Litesse polydextrose also may replace a certain amount of sugar in formulations.
“When reducing sugar, polydextrose would be used together with a low-calorie or no-calorie sweetener,” Mr. Espinoza said. “It provides the texture that is lost when sugar is
replaced by non-nutritive sweeteners. For example, in a snack cake, polydextrose could be used in the cake, filling and frosting and icing to add to the total fiber and assist in sugar/calorie reduction.”
He said replacing 30% of the sugar with Litesse in a cookie formulation may result in a calorie reduction of about 10%.
Fiber may provide other benefits as well.
Polydextrose may improve storage stability and may improve texture and taste, especially in reduced-sugar/reduced-calorie/reduced-fat bakery items, Mr. Espinoza said.
In cereal bars, oligofructose may act as a binder, a source of sweetness and a humectant, Mr. Estal said and added longer-chain inulin has been shown to help provide structure in gluten-free formulations.
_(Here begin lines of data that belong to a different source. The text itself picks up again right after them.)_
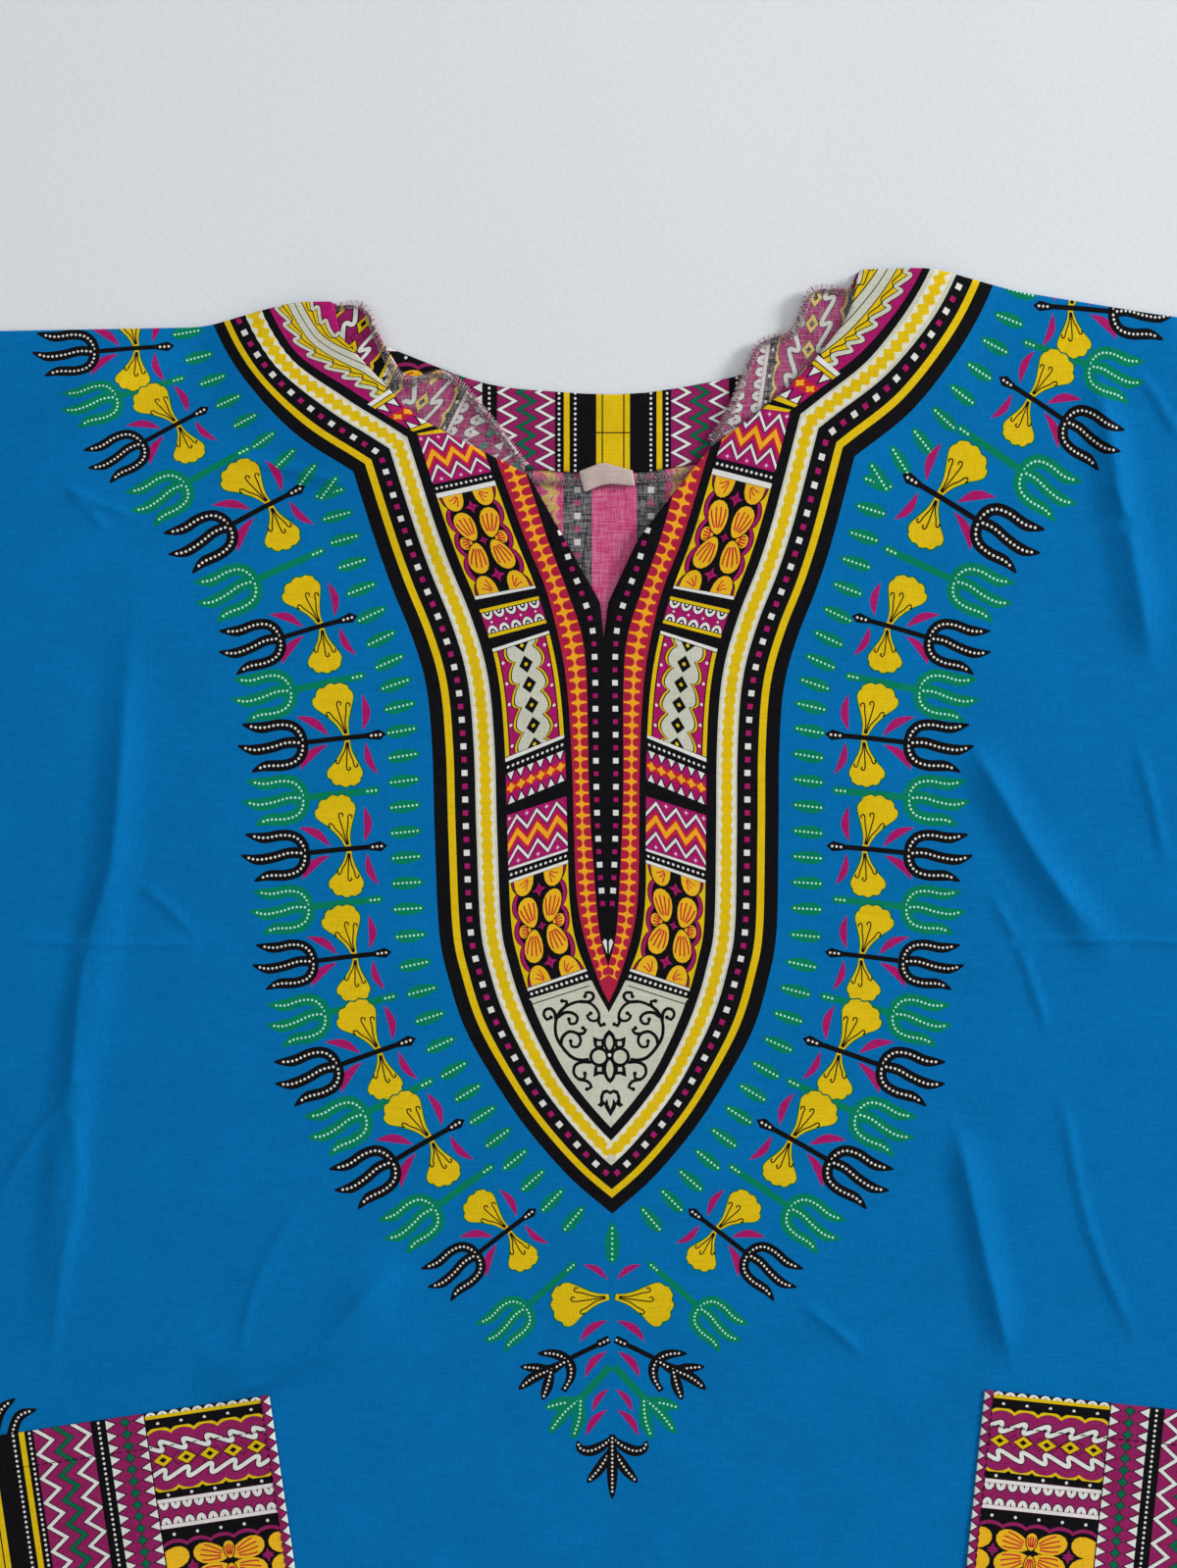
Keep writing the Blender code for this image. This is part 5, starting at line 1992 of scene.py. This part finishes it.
    def back_side(self, edge: Points, inset: Points) -> tuple[Points, list[tuple[int, int, int]]]:
        """Return the points and triangles of the underside, starting with the shared edge."""
        free = self.spread(edge, self.back_grid, 0.0065)
        vectors = [Vector(point) for point in np.vstack([edge, inset, free])]
        start = len(edge)
        edges = [(start + index, start + (index + 1) % len(inset)) for index in range(len(inset))]
        made, _edges, faces, origins, _e, owners = delaunay_2d_cdt(
            vectors, edges, [list(range(len(edge)))], 1, 1e-8, True)
        kept = [face for face, owner in zip(faces, owners) if owner]
        place = {}
        for index, origin in enumerate(origins):
            for number in origin:
                if number < len(edge):
                    place[index] = number
        used = sorted({index for face in kept for index in face} - set(place))
        for number, index in enumerate(used):
            place[index] = len(edge) + number
        points = np.vstack([edge, np.array([made[index] for index in used]).reshape(-1, 2)])
        return points, [tuple(place[index] for index in face) for face in kept]


# ---------------------------------------------------------------- sewing thread


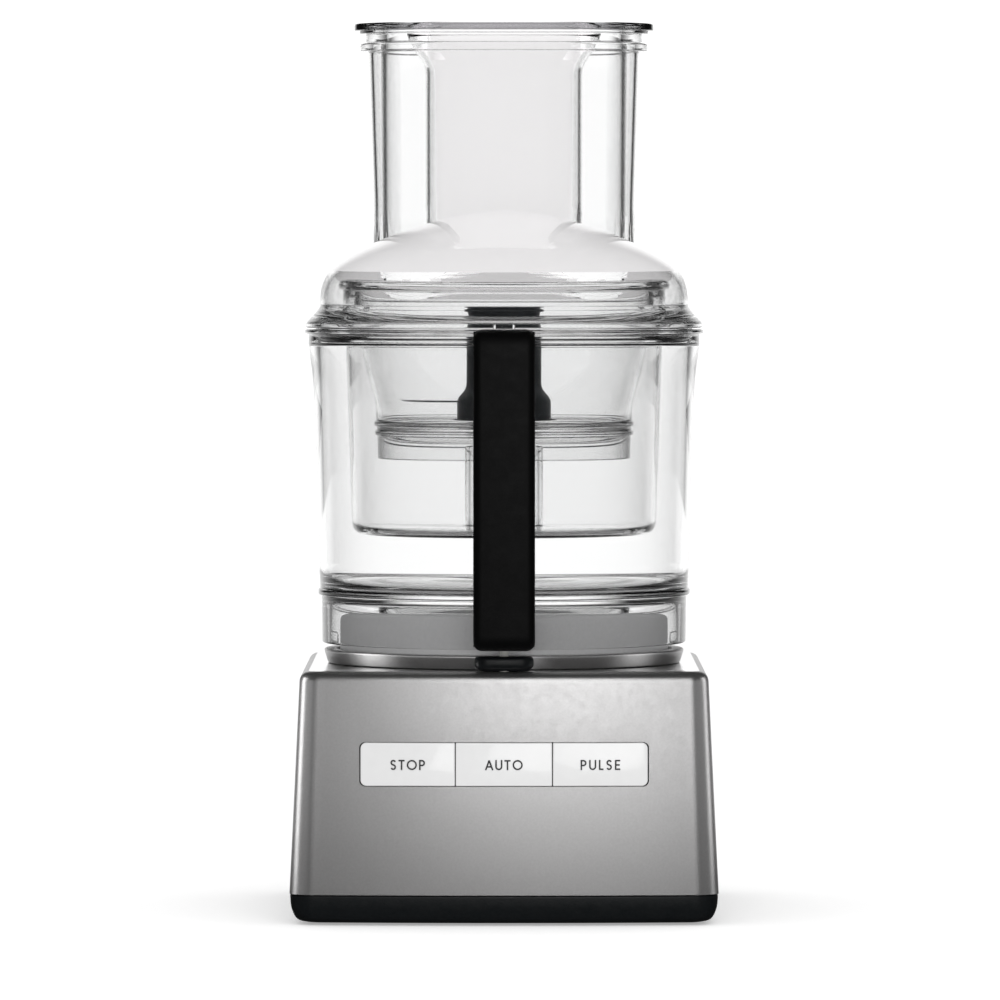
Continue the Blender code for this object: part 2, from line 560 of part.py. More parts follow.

When using inulin, possible declarations on a product’s ingredient list are oligofructose, inulin, fructooligosaccharides and chicory root fiber, Mr. Estal said.
“There are a lot of different ways you can label it,” Ms. Lowry said. “You can label it inulin. You can label it oligosaccharides. Depending on the type, you could label it as FOS or fructooligosaccharides. You can label it chicory root fiber, chicory root extract.”